Так с кем же войти в компашку?… Кого пригласить в коалицию?… Кто решится примкнуть к группировке?… Кому вообще можно открыться?… Как в конце концов повыгодней для себя продать историческую информацию о роковых смертинах в крови, моче и кале подыхающего садиста и хулигана с тем, чтобы впоследствии не остаться в тени, прочно, до гроба в Колонном зале, вгрызаться в расстегай советской власти, насладиться могущественным покоем, а не получить пулю в лоб от благодарных компаньонов по заговору века?…

Л.З. от волнения полез в холодильник, вывезенный в сорок пятом прямо из подземного бункера самоубившегося Гитлера.

Пожрать чего-нибудь, подкрепить отощавший от разных хворей и унылой тоски организм было совершенно необходимо. Правда, колбаса, буженина, сыр и даже икра отвратительно зачерствели, батон покрылся плесенью, а сливки явно скисли. Прилично вроде бы сохранились только восемь плавленых сырков «Дружба»…

В этом Л.З. вдруг привиделся некий благоприятственный знак.
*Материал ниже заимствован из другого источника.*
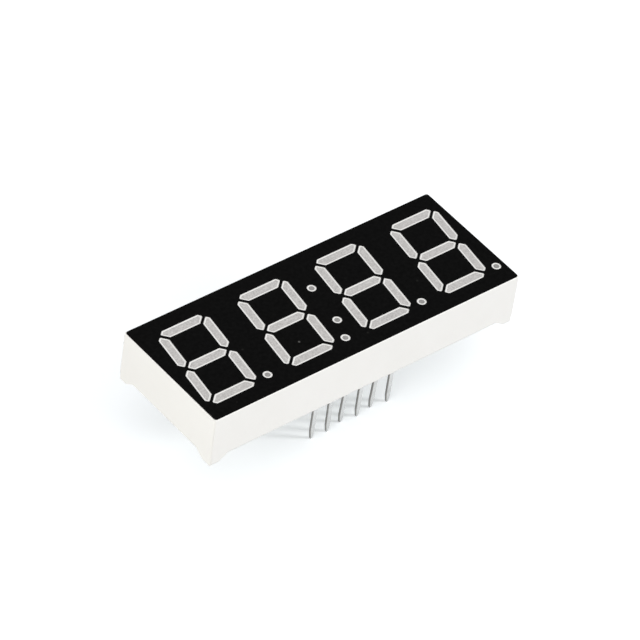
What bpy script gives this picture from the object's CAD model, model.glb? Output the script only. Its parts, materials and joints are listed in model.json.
"""The looks of a seven segment display module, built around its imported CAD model."""
import json
import math

import bmesh
import bpy
from mathutils import Matrix, Vector


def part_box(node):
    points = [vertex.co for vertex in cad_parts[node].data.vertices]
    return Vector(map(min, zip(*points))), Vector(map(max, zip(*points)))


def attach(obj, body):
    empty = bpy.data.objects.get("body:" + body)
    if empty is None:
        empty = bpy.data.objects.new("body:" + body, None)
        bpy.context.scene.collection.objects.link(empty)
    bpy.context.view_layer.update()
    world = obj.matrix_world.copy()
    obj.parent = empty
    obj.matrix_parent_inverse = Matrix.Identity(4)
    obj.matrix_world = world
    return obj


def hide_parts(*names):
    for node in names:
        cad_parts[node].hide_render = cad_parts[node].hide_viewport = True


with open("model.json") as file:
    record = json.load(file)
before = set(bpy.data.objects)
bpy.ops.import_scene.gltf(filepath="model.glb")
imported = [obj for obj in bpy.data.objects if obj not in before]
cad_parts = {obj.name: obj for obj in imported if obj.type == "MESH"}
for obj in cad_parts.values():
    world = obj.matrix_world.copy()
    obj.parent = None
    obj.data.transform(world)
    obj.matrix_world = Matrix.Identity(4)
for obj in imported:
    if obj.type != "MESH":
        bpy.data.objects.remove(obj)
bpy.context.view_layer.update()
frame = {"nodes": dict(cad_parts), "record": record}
NODES = frame["nodes"]
MM = 0.001
PINS = sorted(name for name in NODES if name.startswith("pin_"))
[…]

Он даже перехотел жрать, взял сырки, поспешил к письменному столу, сбросил с него к чертовой матери все до единой бумаги, хотя были среди них в высшей степени государственные документы, сбросил «Правду», «Известия» и любимую «Вечерочку», яростно отшвырнул «Звездочку», в которой ясно намекалось на мудрость партии, вовремя изгнавшей из полководческих рядов проныр-подлецов мирового сионизма, и, очистив нежно-зеленое сукно – некогда над ним склонялся коварный Риббентроп, – положил на него восемь сырков «Дружба».